New York, February 13, 2003—The Committee to Protect Journalists (CPJ) is disturbed that the Saudi Arabian government refused to allow the Qatar-based Arabic language satellite station Al-Jazeera to cover the annual Muslim pilgrimage to Mecca, known as the hajj.
According to a source at the station, the nine-member crew slated to cover the pilgrimage had applied for visas to Saudi Arabia several months ago. Saudi authorities never responded to Al-Jazeera’s request. Although the Saudi government made no formal statement regarding the visa applications, authorities have taken issue with Al-Jazeera’s coverage of the country, and in September 2002, Saudi officials recalled their ambassador from Qatar’s capital, Doha, where Al-Jazeera is based.

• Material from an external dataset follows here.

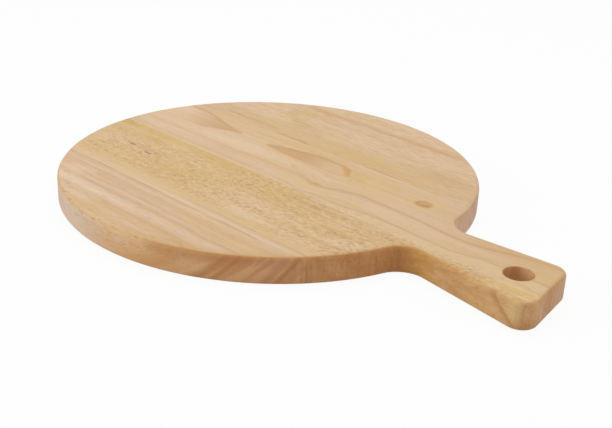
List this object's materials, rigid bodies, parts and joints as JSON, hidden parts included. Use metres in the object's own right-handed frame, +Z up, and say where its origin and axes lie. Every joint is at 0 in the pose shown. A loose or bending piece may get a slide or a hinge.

Without visas, the same Al-Jazeera crew, which was to cover a meeting of defense and foreign ministers of the Gulf Cooperation Council beginning on February 7, in the western city of Jeddah, Saudi Arabia, were not able to do so. The Gulf Cooperation Council comprises six Gulf Arab states: Saudi Arabia, Kuwait, Bahrain, United Arab Emirates, Oman and Qatar.
Al-Jazeera has been authorized to cover pilgrimage for the last three years. “Last year, we had no trouble,” said the station source. This year, many other stations, including U.S.-based CNN and United Arab Emirates’ Abu Dhabi TV, were allowed to broadcast from Mecca.
In May 2002, Bahraini authorities barred Al-Jazeera from covering municipal elections in that country and accused Al-Jazeera of being a medium for “Zionist infiltration in the Gulf region.”